Title: Garage Band
Author: Gipi
Translated from the Italian by Spectrum Publisher: First Second
ISBN: 978-1596432062
Genre: Graphic Novels
Pages: 114
Source: Personal Copy
Rating: 4/5
I just finished reading this very heartwarming graphic novel about four teenage boys, their band, and a garage in which they practice. More than anything it is about these four lives, their individual strife and struggles, their dreams and ambitions, and their relationships with people around them – friends and family.
Garage Band is the kind of graphic novel that doesn’t make any point. It doesn’t want to. It is that slice-of-life graphic novel that lets you soak in the moment, the characters, the simple story of them just wanting to create music, their sometimes-misplaced ideology, and what growing-up or on the road to growing-up is all about.
Garage Band is just a bittersweet meditation on teenage life and how whether it is Italy, America, or India, adolescence is just the same. Giuliano’s father kindness leads to the band getting his garage as practice space. That’s where the story begins. They are extremely passionate about their music and are deeply connected to each other.

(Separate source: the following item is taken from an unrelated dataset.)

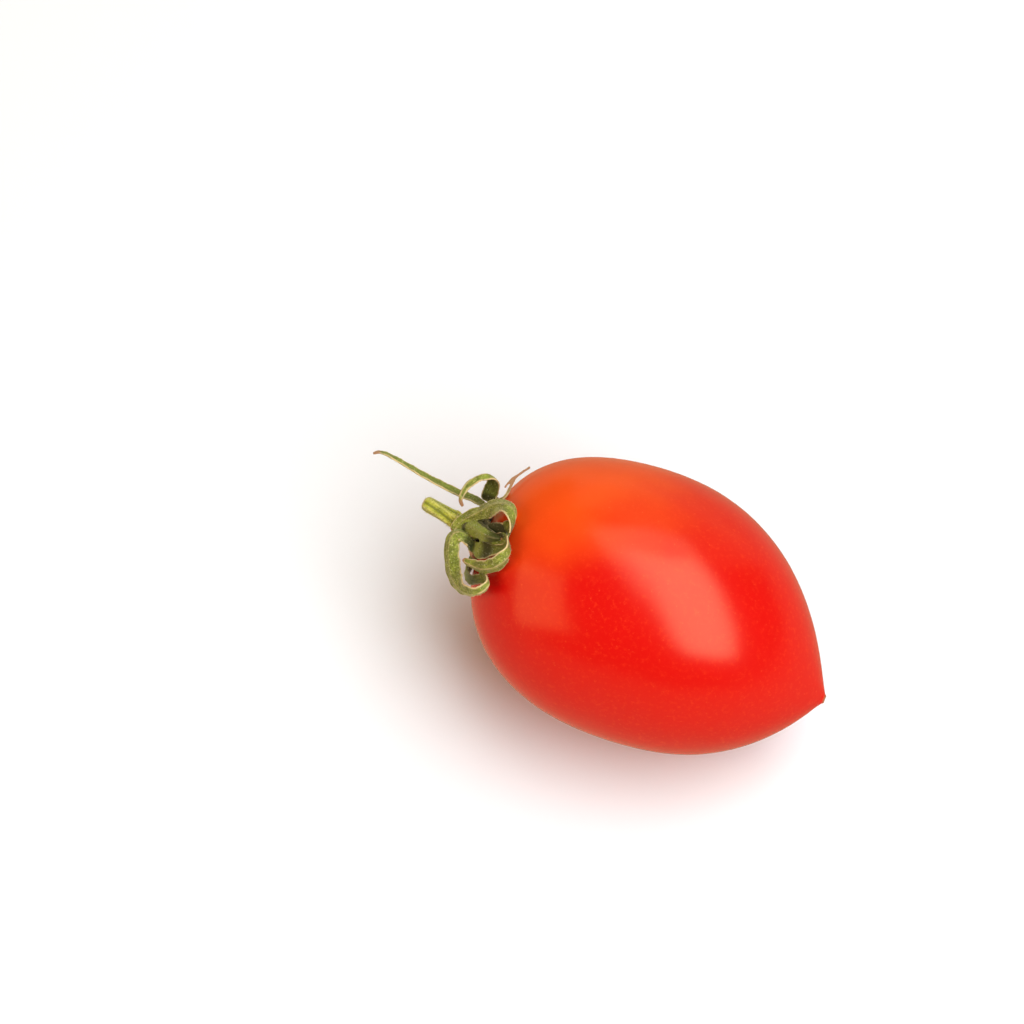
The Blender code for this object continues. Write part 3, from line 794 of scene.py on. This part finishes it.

Gipi’s characters fit in any landscape. The country doesn’t matter. The story does. We get to know the boys and before you know it, the book is over at about 114 pages. The watercolours are restrained but extremely engaging and it all comes alive in contrasting panels. At some point I thought more could have been fleshed out, but I was wrong as I read further. It wasn’t needed at all. Garage Band says a lot and hides a lot. There is telling and showing and in good measure. It is one of those graphic novels that will most certainly stay with me for long and I will reread it very soon.